SOURCE DATA ▸
* BEGIN *
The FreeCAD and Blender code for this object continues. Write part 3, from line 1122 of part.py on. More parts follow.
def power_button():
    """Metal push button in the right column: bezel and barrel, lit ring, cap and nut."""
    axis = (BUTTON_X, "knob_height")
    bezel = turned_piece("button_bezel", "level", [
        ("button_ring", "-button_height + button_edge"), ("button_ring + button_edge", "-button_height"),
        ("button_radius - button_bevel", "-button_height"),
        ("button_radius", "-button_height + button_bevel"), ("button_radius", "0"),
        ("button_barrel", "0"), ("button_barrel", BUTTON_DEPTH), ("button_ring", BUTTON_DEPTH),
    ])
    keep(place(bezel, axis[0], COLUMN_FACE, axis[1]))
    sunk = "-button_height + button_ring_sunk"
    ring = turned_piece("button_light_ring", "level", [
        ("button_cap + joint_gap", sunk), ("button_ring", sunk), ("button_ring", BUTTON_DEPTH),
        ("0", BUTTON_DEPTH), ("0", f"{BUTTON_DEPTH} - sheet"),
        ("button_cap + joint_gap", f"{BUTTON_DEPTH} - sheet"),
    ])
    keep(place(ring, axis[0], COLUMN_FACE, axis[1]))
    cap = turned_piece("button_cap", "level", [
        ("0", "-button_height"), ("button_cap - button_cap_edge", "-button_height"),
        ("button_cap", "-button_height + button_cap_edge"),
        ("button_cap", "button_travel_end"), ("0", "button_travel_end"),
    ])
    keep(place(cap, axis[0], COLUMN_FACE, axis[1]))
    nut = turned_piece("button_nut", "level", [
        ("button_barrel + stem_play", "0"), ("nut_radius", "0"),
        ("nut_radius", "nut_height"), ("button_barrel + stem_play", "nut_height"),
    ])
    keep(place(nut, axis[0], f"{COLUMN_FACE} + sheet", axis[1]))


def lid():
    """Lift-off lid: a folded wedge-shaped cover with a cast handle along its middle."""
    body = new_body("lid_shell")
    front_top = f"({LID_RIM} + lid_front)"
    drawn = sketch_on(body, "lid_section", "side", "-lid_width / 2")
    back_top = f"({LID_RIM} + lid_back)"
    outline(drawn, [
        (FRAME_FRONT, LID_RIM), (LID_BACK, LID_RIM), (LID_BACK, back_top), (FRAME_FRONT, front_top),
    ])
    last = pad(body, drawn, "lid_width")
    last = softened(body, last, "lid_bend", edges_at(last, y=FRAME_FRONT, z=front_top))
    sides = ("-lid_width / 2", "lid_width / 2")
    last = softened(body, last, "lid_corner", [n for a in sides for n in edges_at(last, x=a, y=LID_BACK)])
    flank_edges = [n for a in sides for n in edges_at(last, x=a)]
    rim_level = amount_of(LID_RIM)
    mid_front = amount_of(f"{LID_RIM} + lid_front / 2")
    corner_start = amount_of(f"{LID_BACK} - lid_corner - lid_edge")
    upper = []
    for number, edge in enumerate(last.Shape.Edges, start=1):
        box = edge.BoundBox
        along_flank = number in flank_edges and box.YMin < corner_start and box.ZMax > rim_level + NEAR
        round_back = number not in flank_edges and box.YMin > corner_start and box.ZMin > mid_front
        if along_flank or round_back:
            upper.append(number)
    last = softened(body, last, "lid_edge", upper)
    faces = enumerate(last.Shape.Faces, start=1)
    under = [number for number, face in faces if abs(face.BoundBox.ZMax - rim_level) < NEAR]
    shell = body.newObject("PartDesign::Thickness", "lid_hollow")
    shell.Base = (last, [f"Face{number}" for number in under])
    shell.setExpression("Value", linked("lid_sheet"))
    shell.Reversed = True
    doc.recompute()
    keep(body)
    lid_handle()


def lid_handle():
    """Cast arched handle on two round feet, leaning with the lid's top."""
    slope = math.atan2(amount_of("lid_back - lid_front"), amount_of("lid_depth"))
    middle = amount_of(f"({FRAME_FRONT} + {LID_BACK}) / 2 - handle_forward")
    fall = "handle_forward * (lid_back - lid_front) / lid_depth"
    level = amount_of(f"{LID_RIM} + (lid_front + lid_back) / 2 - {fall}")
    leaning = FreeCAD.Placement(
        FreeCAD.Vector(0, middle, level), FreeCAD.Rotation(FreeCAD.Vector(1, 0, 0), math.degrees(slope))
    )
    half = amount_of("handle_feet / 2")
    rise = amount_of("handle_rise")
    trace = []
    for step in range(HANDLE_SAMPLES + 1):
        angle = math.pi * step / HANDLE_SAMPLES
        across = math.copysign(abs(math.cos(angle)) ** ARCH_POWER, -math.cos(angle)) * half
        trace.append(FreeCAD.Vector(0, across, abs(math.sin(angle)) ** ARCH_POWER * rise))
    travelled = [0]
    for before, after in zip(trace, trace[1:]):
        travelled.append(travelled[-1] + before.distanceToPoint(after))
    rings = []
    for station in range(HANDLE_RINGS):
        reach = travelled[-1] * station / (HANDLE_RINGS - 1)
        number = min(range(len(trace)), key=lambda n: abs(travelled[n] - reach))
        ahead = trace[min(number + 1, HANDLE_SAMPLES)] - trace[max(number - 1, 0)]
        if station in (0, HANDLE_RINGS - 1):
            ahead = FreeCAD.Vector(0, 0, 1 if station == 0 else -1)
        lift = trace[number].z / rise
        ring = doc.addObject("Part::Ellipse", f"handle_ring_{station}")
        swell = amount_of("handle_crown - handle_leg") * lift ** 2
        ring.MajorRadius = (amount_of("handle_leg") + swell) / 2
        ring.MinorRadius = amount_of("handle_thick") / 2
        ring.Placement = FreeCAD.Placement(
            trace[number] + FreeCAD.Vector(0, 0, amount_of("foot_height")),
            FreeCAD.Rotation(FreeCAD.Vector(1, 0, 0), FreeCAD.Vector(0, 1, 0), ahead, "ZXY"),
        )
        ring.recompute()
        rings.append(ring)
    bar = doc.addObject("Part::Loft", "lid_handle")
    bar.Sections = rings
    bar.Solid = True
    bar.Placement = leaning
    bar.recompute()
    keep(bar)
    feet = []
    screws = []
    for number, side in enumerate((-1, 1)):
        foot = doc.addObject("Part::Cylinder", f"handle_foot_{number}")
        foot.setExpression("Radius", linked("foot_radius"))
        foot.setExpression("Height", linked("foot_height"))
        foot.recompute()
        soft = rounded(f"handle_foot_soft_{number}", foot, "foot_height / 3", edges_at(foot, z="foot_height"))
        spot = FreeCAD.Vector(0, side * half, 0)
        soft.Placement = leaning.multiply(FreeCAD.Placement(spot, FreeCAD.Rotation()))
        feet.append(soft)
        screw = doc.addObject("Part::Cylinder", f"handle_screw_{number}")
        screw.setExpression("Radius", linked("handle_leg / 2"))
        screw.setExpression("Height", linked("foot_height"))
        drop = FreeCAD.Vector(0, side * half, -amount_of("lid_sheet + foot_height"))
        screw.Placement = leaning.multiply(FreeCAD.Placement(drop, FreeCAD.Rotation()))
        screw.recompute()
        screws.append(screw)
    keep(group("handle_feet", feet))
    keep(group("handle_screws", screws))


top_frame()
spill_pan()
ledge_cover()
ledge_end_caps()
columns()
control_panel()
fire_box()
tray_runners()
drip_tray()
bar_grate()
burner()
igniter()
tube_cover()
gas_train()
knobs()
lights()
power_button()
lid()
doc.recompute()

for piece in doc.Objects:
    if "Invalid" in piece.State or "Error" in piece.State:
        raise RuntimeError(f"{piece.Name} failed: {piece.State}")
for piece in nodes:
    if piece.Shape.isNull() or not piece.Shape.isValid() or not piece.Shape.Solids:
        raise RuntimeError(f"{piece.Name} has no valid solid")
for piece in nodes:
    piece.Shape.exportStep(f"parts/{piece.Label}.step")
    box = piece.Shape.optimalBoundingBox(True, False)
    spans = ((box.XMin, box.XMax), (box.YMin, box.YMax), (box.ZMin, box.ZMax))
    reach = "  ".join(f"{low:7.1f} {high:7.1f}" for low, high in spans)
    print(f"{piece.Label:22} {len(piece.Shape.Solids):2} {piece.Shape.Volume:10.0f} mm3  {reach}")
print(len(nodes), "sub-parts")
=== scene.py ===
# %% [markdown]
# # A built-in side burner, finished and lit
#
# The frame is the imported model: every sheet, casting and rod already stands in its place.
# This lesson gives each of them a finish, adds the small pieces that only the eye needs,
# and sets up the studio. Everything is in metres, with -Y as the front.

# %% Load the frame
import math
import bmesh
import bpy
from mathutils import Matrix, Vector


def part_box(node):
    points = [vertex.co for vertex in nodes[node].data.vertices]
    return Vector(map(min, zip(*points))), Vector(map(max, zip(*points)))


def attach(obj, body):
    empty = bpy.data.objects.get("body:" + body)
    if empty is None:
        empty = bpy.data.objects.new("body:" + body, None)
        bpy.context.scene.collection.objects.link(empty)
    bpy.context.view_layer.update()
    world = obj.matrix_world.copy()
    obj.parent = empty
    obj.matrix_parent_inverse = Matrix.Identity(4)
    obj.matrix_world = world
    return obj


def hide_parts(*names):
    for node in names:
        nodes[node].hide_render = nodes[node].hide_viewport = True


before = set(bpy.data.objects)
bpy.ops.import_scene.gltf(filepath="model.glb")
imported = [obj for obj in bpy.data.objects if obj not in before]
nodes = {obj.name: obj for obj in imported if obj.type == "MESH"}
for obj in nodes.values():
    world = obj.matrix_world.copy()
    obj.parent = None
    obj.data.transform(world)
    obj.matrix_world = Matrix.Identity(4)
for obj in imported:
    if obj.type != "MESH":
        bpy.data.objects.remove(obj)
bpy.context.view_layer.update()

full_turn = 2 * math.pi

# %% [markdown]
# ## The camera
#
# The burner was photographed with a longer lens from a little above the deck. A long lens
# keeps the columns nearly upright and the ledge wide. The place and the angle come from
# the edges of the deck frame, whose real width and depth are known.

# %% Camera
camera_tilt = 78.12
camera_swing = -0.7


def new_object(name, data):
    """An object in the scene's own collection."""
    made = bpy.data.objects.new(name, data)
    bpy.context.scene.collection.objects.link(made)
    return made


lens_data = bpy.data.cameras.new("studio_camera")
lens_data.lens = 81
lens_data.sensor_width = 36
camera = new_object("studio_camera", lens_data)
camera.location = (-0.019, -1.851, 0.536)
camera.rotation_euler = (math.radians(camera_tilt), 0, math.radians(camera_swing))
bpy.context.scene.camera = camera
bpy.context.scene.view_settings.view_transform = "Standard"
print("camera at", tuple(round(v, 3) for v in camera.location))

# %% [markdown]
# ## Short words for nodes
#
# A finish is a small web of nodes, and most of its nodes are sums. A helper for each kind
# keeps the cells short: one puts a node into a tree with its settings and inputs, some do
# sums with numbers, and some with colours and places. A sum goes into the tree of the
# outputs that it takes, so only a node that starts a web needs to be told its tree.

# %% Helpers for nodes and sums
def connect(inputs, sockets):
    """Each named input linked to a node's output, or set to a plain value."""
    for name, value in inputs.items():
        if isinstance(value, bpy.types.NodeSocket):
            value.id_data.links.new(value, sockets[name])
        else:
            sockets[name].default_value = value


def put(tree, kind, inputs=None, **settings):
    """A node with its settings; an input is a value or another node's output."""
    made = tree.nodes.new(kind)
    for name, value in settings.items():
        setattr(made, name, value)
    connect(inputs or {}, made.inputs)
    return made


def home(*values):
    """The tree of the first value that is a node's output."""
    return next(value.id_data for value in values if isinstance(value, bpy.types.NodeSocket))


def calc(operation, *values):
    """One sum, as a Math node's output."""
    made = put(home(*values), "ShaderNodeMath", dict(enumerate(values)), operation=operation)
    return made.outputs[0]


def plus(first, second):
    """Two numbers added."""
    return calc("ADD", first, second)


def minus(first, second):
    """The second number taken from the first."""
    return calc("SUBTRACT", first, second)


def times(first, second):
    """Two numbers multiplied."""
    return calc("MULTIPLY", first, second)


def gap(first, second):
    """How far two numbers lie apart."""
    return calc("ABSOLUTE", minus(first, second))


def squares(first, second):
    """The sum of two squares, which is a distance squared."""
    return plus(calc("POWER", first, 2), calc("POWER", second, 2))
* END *
Copy out exactly the lines running from the one with "if empty is" to the one with "imported = [obj", including both ends, and nothing more.

    if empty is None:
        empty = bpy.data.objects.new("body:" + body, None)
        bpy.context.scene.collection.objects.link(empty)
    bpy.context.view_layer.update()
    world = obj.matrix_world.copy()
    obj.parent = empty
    obj.matrix_parent_inverse = Matrix.Identity(4)
    obj.matrix_world = world
    return obj


def hide_parts(*names):
    for node in names:
        nodes[node].hide_render = nodes[node].hide_viewport = True


before = set(bpy.data.objects)
bpy.ops.import_scene.gltf(filepath="model.glb")
imported = [obj for obj in bpy.data.objects if obj not in before]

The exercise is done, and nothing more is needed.